A half-decade ago, Warren Ellis re-defined the super-team comic with The Authority, and while its influence will be felt for years to come, Mark Millar is redefining the genre again by turning the Authority formula on its head. Of course a global-threat level super-team in the real world would need funding and governmental legitimacy. Of course it would sell its soul to become the symbol of American hyper-power and hegemony. Of course the personal lives of the heroes involved would be more difficult to manage than any superhuman threat. And of course they wouldn’t be taken down from a frontal assault, but piece by piece, without any of its members knowing until it was (almost) too late.

For its scope and intricacy, Millar’s plotting and pacing through nine issues can’t be called anything other than brilliant. The “one year later” jump is rife with narrative possibilities, and Millar, smartly, opened this series up in media res with more consequences than backstory. We found The Ultimates literally on top of the world, having become sex symbols with that rare aura of celebrity only achieved by those who have saved New York City from The Hulk and the world from alien invasion. Theirs was the number dialed when no other heroes would do. And they would become the tip of the preemptive spear as post 9-11 America flexed its muscle and showed other nations who’s boss. But pride always comes before a fall, and soon The Ultimates began rotting from within. One piece at a time, one fallen hero at a time—starting with The Hulk, then Thor, then Hawkeye, then Captain America—an unseen enemy crippled them, and by the time Grand Theft America was in full effect, those left could barely fight back.

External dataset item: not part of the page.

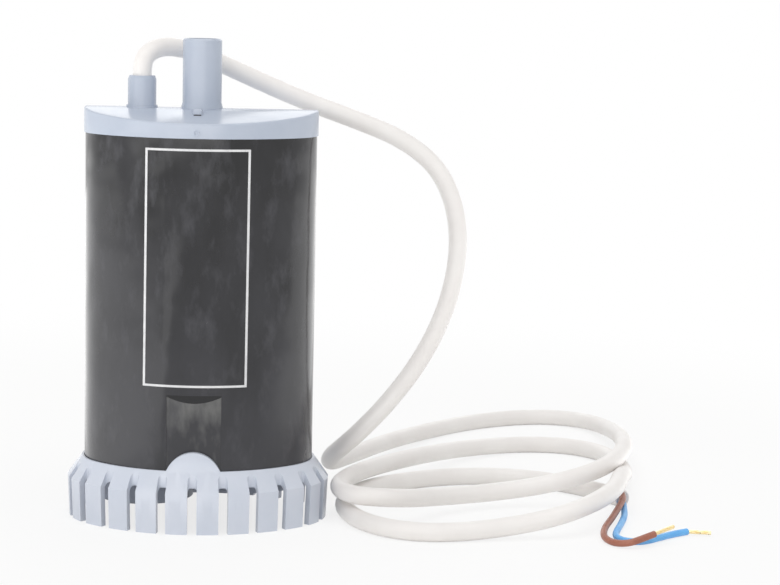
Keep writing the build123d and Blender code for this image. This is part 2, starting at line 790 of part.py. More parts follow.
    # Copper commutator with three segments on one sleeve
    with BuildPart() as commutator:
        with BuildSketch(axis_plane.offset(commutator_bottom)):
            Circle(commutator_radius)
            Circle(shaft_radius, mode=Mode.SUBTRACT)
        extrude(amount=commutator_length)
        with BuildSketch(axis_plane.offset(commutator_bottom + commutator_slit)):
            for pole in range(pole_count):
                facing = 360 * (pole + 1 / 2) / pole_count
                along = Vector(commutator_radius, 0).rotate(Axis.Z, facing)
                with Locations(Location((along.X, along.Y, 0), (0, 0, facing))):
                    Rectangle(commutator_radius, commutator_slit)
        extrude(amount=commutator_length - commutator_slit, mode=Mode.SUBTRACT)
    finished["commutator_" + side] = commutator

    # Open impeller: swept-back vanes under a disc, with a pointed nose towards the eye
    vane_start = impeller_radius * vane_start_share
    vane_end = impeller_radius * vane_end_share
    vane_bend = (vane_start + vane_end) / 2
    with BuildPart() as impeller:
        with BuildSketch(axis_plane.offset(impeller_bottom)):
            Circle(impeller_hub_radius)
        extrude(amount=impeller_height)
        with BuildSketch(axis_plane.offset(impeller_top - impeller_disc)):
            Circle(impeller_radius)
        extrude(amount=impeller_disc)
        with BuildSketch(axis_plane.offset(impeller_bottom)):
            for vane in range(vane_count):
                facing = 360 * vane / vane_count
                inner_tip = Vector(vane_start / 2, 0).rotate(Axis.Z, facing)
                bend = Vector(vane_bend, 0).rotate(Axis.Z, facing - vane_sweep / 3)
                outer_tip = Vector(vane_end, 0).rotate(Axis.Z, facing - vane_sweep)
                with BuildLine():
                    ThreePointArc(inner_tip, bend, outer_tip)
                trace(line_width=vane_thickness)
        extrude(amount=impeller_height - impeller_disc)
        with BuildSketch(axis_plane.offset(impeller_bottom)):
            Circle(impeller_hub_radius)
        with BuildSketch(axis_plane.offset(impeller_bottom - nose_drop)):
            Circle(nose_radius)
        loft()
        with BuildSketch(axis_plane.offset(impeller_bottom)):
            Circle(shaft_radius)
        extrude(amount=impeller_height, mode=Mode.SUBTRACT)
    finished["impeller_" + side] = impeller

# Capsule lid: one plate over both capsules, with plugs, a wire channel and the riser
riser_top = ceiling_height - lead_seal_height
channel_end = left_middle + channel_gap
with BuildPart() as capsule_lid:
    with BuildSketch(Plane.XY.offset(capsule_top)):
        SlotOverall(motor_spacing + 2 * capsule_radius, 2 * capsule_radius)
    extrude(amount=lid_thickness)
    with BuildSketch(Plane.XY.offset(capsule_top - lid_plug_depth)):
        with Locations((left_middle, 0), (right_middle, 0)):
            Circle(capsule_bore - plug_clearance)
            Circle(capsule_bore - plug_clearance - capsule_wall, mode=Mode.SUBTRACT)
    extrude(amount=lid_plug_depth)
    with BuildSketch(Plane.XY.offset(lid_top)):
        with Locations((-stub_offset, 0)):
            Circle(riser_radius)
    extrude(amount=riser_top - lid_top)
    with BuildSketch(Plane.XY.offset(capsule_top)):
        with Locations((-stub_offset, 0)):
            Circle(riser_bore)
    extrude(amount=riser_top - capsule_top, mode=Mode.SUBTRACT)
    with BuildSketch(Plane.XY.offset(capsule_top + channel_floor)):
        Rectangle(channel_width - 2 * channel_end, channel_width)
    extrude(amount=channel_height, mode=Mode.SUBTRACT)
    with BuildSketch(Plane.XY.offset(capsule_top)):
        with Locations((-channel_end, 0), (channel_end, 0)):
            Rectangle(channel_width, channel_width)
    extrude(amount=channel_floor, mode=Mode.SUBTRACT)
finished["capsule_lid"] = capsule_lid

# Rubber ring that seals the lead between the riser and the cover
with BuildPart() as lead_seal:
    with BuildSketch(Plane.XY.offset(riser_top)):
        with Locations((-stub_offset, 0)):
            Circle(riser_radius)
            Circle(lead_radius, mode=Mode.SUBTRACT)
    extrude(amount=lead_seal_height)
finished["lead_seal"] = lead_seal

# The fixed end of the lead, from the mouth of the stub down into the left capsule
lead_tail_bottom = capsule_top - lead_tail
with BuildPart() as lead_entry:
    with BuildSketch(Plane.XY.offset(lead_tail_bottom)):
        with Locations((-stub_offset, 0)):
            Circle(lead_radius)
    extrude(amount=stub_top - lead_tail_bottom)
finished["lead_entry"] = lead_entry

# Wires inside: each core runs to a tag of the left motor and on to the right motor
tag_y = arm_offset + arm_thickness / 2
tag_step = brush_width / 4
wire_rise = channel_height
channel_wire_y = channel_width / 4
channel_wire_z = capsule_top + channel_floor + channel_height / 2
for colour, turn in (("brown", -1), ("blue", 1)):
    first_run = [
        (-stub_offset, turn * wire_radius * 1.5, lead_tail_bottom),
        (-stub_offset, turn * wire_radius * 1.5, lead_tail_bottom - wire_rise),
        (left_middle - tag_step, turn * tag_y, arm_top + wire_rise),
        (left_middle - tag_step, turn * tag_y, arm_top),
    ]
    second_run = [
        (left_middle + tag_step + wire_radius, turn * tag_y, arm_top),
        (left_middle + tag_step + wire_radius, turn * tag_y, arm_top + wire_rise),
        (channel_end, turn * channel_wire_y, capsule_top - wire_rise),
        (channel_end, turn * channel_wire_y, channel_wire_z),
        (-channel_end, turn * channel_wire_y, channel_wire_z),
        (-channel_end, turn * channel_wire_y, capsule_top - wire_rise),
        (right_middle, turn * tag_y, arm_top + wire_rise),
        (right_middle, turn * tag_y, arm_top),
    ]
    first_tube = cord_tube(first_run, wire_radius)[0]
    second_tube = cord_tube(second_run, wire_radius)[0]
    with BuildPart() as inner_wire:
        add(first_tube.part)
        add(second_tube.part)
    finished["inner_wire_" + colour] = inner_wire

# Route of the lead: out of the stub, over behind the spigot, down beside the foot and round the
# floor in two and a half loose turns
lead_route = [
    (-18.4, 0, 137), (-18.4, 0, 141), (-17, 2.5, 144.5), (-13.4, 7.5, 146.4), (-8, 12.5, 145.9),
    (-0.5, 17.5, 142.8), (11, 20, 137.6), (29.5, 20.5, 129.7), (46.7, 20, 123.8), (62, 20, 118),
    (73.4, 21, 109.6), (79.8, 22, 98), (81.8, 22, 85), (80.3, 21, 71.4), (75.6, 19, 58),
    (68.4, 16, 45), (59.5, 13.5, 33.6), (51.4, 13.5, 24.8), (45.4, 17.5, 18.4), (41.4, 26, 13.2),
    (41, 37.5, 9.2), (47, 57.5, 7), (60.5, 94, 4.6), (75.5, 121.5, 3.1), (91.5, 140, 2.9),
    (108.7, 151.7, 2.9), (125.2, 155.2, 2.9), (139, 146.6, 3.2), (145.9, 122, 4.8), (145.4, 83, 8.8),
    (139.4, 48, 11.9), (131.4, 27.5, 11.5), (120.7, 19.6, 9.4), (108.4, 18.8, 6.6), (94.6, 16.5, 5),
    (80, 8.5, 5.4), (67.5, -6, 7.8), (58.5, -12.5, 9.1), (51, -12.5, 9.5), (46.1, -8, 9.6),
    (44.1, -0.5, 9.6), (45.2, 8.5, 9.6), (51, 24.5, 9.4), (63.2, 48.2, 7.8), (78.6, 75.8, 5.2),
    (94.5, 94.6, 3.4), (111.4, 103.2, 2.9), (127.5, 101.2, 2.9), (139.1, 88.7, 2.9),
    (143.3, 66.5, 2.9), (141.2, 44.5, 5.2), (137.4, 24, 9.6), (130.9, 0, 10), (120.2, -18.7, 9),
    (107.9, -23.5, 6), (95, -24.5, 3.6), (81.6, -28.6, 2.9), (68.8, -30.1, 2.9),
    (56.8, -25.1, 2.9), (47.9, -11.5, 2.9), (45.2, 7.8, 2.9), (51, 24.5, 2.9), (63.8, 38, 2.9),
    (77.4, 46.2, 2.9), (92.5, 49.9, 2.9), (107.6, 47.4, 2.9), (120.6, 39, 2.9), (130.2, 28.8, 2.9),
    (136, 19.6, 2.9),
]
# The two cores leave the lead's end one above the other and cross on the floor
brown_route = [
    (136, 19.6, 4.15), (137.74, 16.84, 4.15), (136.8, 10.4, 3.9), (133.3, 2, 3.4),
    (129.3, -8, 2.5), (126.3, -16, 1.6), (124.8, -23, 1.1), (124.8, -29.6, 1.3),
    (127, -35.4, 2), (131.4, -37.6, 3.1), (135.6, -35.6, 3.8), (140.2, -32, 4.2),
]
blue_route = [
    (136, 19.6, 1.65), (137.74, 16.84, 1.65), (137.4, 10, 1.3), (135.4, 0, 1.1),
    (131.8, -11, 1.2), (129.2, -19.5, 1.1), (128.2, -26.5, 1.2), (129.8, -31.4, 1.1),
    (133.4, -33.2, 1.2), (137.6, -31, 1.1), (142.4, -26, 1.2), (147.8, -20.6, 1.1),
    (153, -17.6, 1.1),
]


# Least gap between stretches of a cord that lie more than a few diameters apart along it
def least_gap(wire, radius, length):
    count = int(length / radius)
    points = [wire @ (number / count) for number in range(count + 1)]
    skip = ceil(pi * 2 * radius / (length / count))
    return min(
        (points[first] - points[second]).length - 2 * radius
        for first in range(count + 1)
        for second in range(first + skip, count + 1)
    )


# The bare conductor beyond the cut end of a core
def bare_tip(route):
    last = Vector(*route[-1])
    along = (last - Vector(*route[-2])).normalized()
    with BuildPart() as tip:
        with BuildSketch(Plane(origin=last, z_dir=along)):
            Circle(conductor_radius)
        extrude(amount=bare_length)
    return tip


for name, route, radius in (
    ("lead", lead_route, lead_radius),
    ("core_brown", brown_route, core_radius),
    ("core_blue", blue_route, core_radius),
):
    tube, wire = cord_tube(route, radius)
    finished[name] = tube
    volume_share = tube.part.volume / (pi * radius**2 * wire.length)
    print(name, "length", round(wire.length, 1), "volume share", round(volume_share, 4))
    print(name, "least gap to itself", round(least_gap(wire, radius, wire.length), 2))
    print(name, "bend radii", [round(bend, 1) for bend in bend_radii(route)])
finished["conductor_brown"] = bare_tip(brown_route)
finished["conductor_blue"] = bare_tip(blue_route)

for name, piece in finished.items():
    piece.part.label = name
    export_step(piece.part, f"parts/{name}.step")
print(len(finished), "pieces written")
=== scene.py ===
import json
import math
import bmesh
import bpy
from mathutils import Matrix, Vector
from mathutils.bvhtree import BVHTree


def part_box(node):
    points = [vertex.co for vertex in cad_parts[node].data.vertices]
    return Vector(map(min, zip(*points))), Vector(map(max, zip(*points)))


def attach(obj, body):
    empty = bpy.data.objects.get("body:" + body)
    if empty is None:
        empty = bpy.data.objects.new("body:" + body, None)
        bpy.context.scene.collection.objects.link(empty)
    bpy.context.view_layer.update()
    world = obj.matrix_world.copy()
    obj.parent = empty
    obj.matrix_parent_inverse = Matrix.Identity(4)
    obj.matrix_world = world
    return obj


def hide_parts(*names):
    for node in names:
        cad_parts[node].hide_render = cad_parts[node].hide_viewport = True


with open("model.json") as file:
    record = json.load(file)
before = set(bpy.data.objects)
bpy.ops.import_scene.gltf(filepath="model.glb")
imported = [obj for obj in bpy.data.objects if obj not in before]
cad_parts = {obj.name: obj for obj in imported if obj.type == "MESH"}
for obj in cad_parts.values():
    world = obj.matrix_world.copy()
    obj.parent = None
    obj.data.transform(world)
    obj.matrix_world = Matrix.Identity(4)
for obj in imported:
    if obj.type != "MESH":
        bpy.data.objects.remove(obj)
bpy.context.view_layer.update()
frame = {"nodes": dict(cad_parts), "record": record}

# Looks of a submersible pump with an oval housing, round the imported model.
# Metres, as the frame: +X along the oval, +Y to the back, +Z up, the floor at zero.
mm = 0.001


# Colours are written as sRGB hex values, and the shaders take linear ones, by the standard's own curve
def toLinear(hexColour):
    parts = [int(hexColour[place:place + 2], 16) / 255 for place in (1, 3, 5)]
    return [part / 12.92 if part <= 0.04045 else ((part + 0.055) / 1.055) ** 2.4 for part in parts] + [1]


# One node with its settings, its values and its links. A Mix node's inputs go by number: 0 is the
# share, 2 and 3 are two plain values, 6 and 7 are two colours.
def addNode(tree, kind, settings=None, inputs=None):
    node = tree.nodes.new(kind)
    for name, value in (settings or {}).items():
        setattr(node, name, value)
    for name, value in (inputs or {}).items():
        if isinstance(value, bpy.types.NodeSocket):
            tree.links.new(value, node.inputs[name])
        else:
            node.inputs[name].default_value = value
    return node


# A new material with its tree, its shader and the object's own coordinates
def startMaterial(name, values):
    material = bpy.data.materials.new(name)
    material.use_nodes = True
    tree = material.node_tree
    tree.nodes.clear()
    shader = addNode(tree, "ShaderNodeBsdfPrincipled", inputs=values)
    addNode(tree, "ShaderNodeOutputMaterial", inputs={"Surface": shader.outputs["BSDF"]})
    place = addNode(tree, "ShaderNodeTexCoord").outputs["Object"]
    return material, tree, shader, place


# Two close tones in soft clouds so many millimetres across, duller where the second tone lies
def mottleSurface(tree, shader, place, look):
    clouds = addNode(tree, "ShaderNodeTexNoise", inputs={
        "Vector": place, "Scale": 1 / (look["cloudSize"] * mm),
        "Detail": look["cloudDetail"], "Roughness": look["cloudRoughness"]})
    low, high = look["cloudSpread"]
    spread = addNode(tree, "ShaderNodeMapRange", inputs={
        "Value": clouds.outputs["Fac"], "From Min": low, "From Max": high}).outputs["Result"]
    tones = addNode(tree, "ShaderNodeMix", {"data_type": "RGBA"}, {
        0: spread, 6: toLinear(look["colour"]), 7: toLinear(look["cloud"])})
    tree.links.new(tones.outputs[2], shader.inputs["Base Color"])
    smooth, dull = look["roughness"]
    dulling = addNode(tree, "ShaderNodeMapRange", inputs={
        "Value": spread, "To Min": smooth, "To Max": dull})
    tree.links.new(dulling.outputs["Result"], shader.inputs["Roughness"])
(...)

In scripting a season-long arc that has yet to play out, Millar found drama where it’s found best—in the blindspots of his major characters. Thor’s underestimation of his half-brother. Tony Stark’s misguided love for the traitorous Natasha. Steve Rogers clinging to an idealized America no one’s seen for 50 years, if ever. Hank Pym’s utter weakness as a man. And, worst of all, Nick Fury’s hubris. Any super-villain worth his weight can deliver a crushing blow. But more crushing to a hero’s psyche, more devastating to the notion of what a hero is, is when that blow is delivered by heroes upon themselves. Watching it all play out, hoping that those who could see what was happening would do something made for some suspenseful reading. And while Millar kept up the tension and kept us guessing along the way, he also injected rich characterization and stunning action into the mix. And don’t forget humor. Issue #6, spotlighting the most un-aptly named The Defenders, was the funniest comics read of 2005. Clicking on every cylinder wasn’t enough for Millar in 2005. He found an extra gear, one that made The Ultimates 2 the wildest ride of the year. 

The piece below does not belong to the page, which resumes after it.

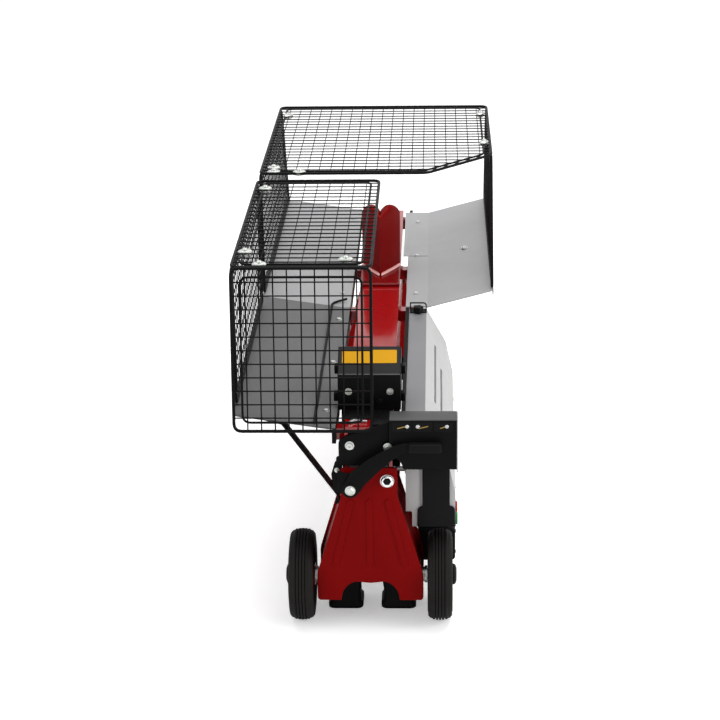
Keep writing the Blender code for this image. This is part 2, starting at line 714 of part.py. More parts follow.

Bryan Hitch won Broken Frontier’s Mainstream Artist of the Year award. Why? He’s the complete package, and the pages speak for themselves. Dig the realism he brings to bear no matter the scale. The New York skyline, the steely resolve in Captain America’s eyes, the lack of such in Janet’s, the Statue Of Liberty as she crashes, Jarvis taking one to the head. From the grand to the small, from the operatic to the intimate, Hitch continually locks us in to the story with exquisitely rendered images. His uncanny talent is apparent in every aspect of his work on The Ultimates 2. There’s depth and dead-on perspective, suspense filled mood and atmosphere, meticulous detail and emotional nuance. His tight close-ups can make us feel like voyeurs, while his long-shots can be breathtaking. He frames talking head sequences with multiple angles and body language so that the images tell as much story as the words, but can as easily throw the reader into the thick of things when he cranks up the summer blockbuster action. And he constructs panels as well as anyone in the business, his work brimming with richness and texture married to an economy of line. But most of all, he’s a consummate storyteller. Every panel tells a story of its own, and yet each is seamlessly integrated into the larger narrative. All of these skills and sensibilities vibe so perfectly with Millar’s scripting that Hitch often seems as much a cinematographer as a penciller.

That The Ultimates 2 is a superhero comic shouldn’t fool anyone. More than anything else in our culture, it distills the fascination, ambivalence, and animosity with America’s geopolitical role in the 21st century. But though very much of its time, The Ultimates 2 also has the chance to become timeless.